On Fri, May 20, 2016 at 7:05 AM, Josh Poimboeuf <jpoimboe@xxxxxxxxxx> wrote:
> On Thu, May 19, 2016 at 04:39:51PM -0700, Andy Lutomirski wrote:
>> On Thu, May 19, 2016 at 4:15 PM, Josh Poimboeuf <jpoimboe@xxxxxxxxxx> wrote:
>> > Note this example is with today's unwinder. It could be made smarter to
>> > get the RIP from the pt_regs so the '?' could be removed from
>> > copy_page_to_iter().
>> >
>> > Thoughts?
>>
>> I think we should do that. The silly sample patch I sent you (or at
>> least that I think I sent you) did that, and it worked nicely.
>
> Yeah, we can certainly do something similar to make the unwinder
> smarter. It should be very simple with this approach: if it finds the
> pt_regs() function on the stack, the (struct pt_regs *) pointer will be
> right after it.

That seems barely easier than checking if it finds a function in
.entry that's marked on the stack, and the latter has no runtime cost.

>
>> > diff --git a/arch/x86/entry/calling.h b/arch/x86/entry/calling.h
>> > index 9a9e588..f54886a 100644
>> > --- a/arch/x86/entry/calling.h
>> > +++ b/arch/x86/entry/calling.h
>> > @@ -201,6 +201,32 @@ For 32-bit we have the following conventions - kernel is built with
>> > .byte 0xf1
>> > .endm
>> >
>> > + /*
>> > + * Create a stack frame for the saved pt_regs. This allows frame
>> > + * pointer based unwinders to find pt_regs on the stack.
>> > + */
>> > + .macro CREATE_PT_REGS_FRAME regs=%rsp
>> > +#ifdef CONFIG_FRAME_POINTER
>> > + pushq \regs
>> > + pushq $pt_regs+1
>> > + pushq %rbp
>> > + movq %rsp, %rbp
>> > +#endif
>> > + .endm
>>
>> I don't love this part. It's going to hurt performance, and, given
>> that we need to change the unwinder anyway to make it useful, let's
>> just emit a table somewhere in .rodata and use it directly.
>
> I'm not sure about the idea of a table. I get the feeling it would add
> more complexity to both the entry code and the unwinder. How would you
> specify the pt_regs location when it's on a different stack? (See the
> interrupt macro: non-nested interrupts will place pt_regs on the task
> stack before switching to the irq stack.)

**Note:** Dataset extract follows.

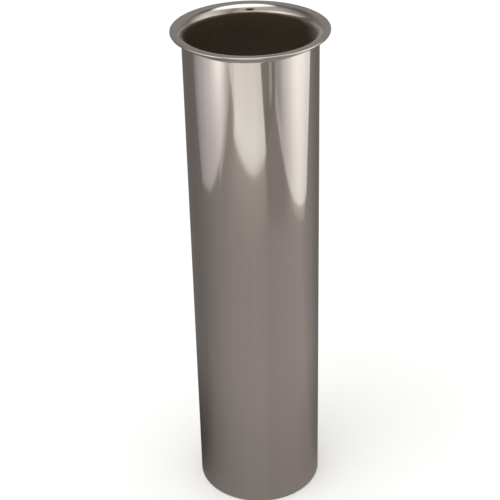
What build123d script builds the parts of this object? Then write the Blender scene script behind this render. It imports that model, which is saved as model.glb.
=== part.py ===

Hmm. I need to think about the interrupt stack case a bit. Although
the actual top of the interrupt stack has a nearly fixed format, and I
have old patches to clean it up and make it actually be fixed. I'll
try to dust those off and resend them soon.

>
> If you're worried about performance, I can remove the syscall
> annotations. They're optional anyway, since the pt_regs is always at
> the same place on the stack for syscalls.
>
> I think three extra pushes wouldn't be a performance issue for
> interrupts/exceptions. And they'll go away when we finally bury
> CONFIG_FRAME_POINTER.

I bet we'll always need to support CONFIG_FRAME_POINTER for some
embedded systems.

I'll play with this a bit.

--Andy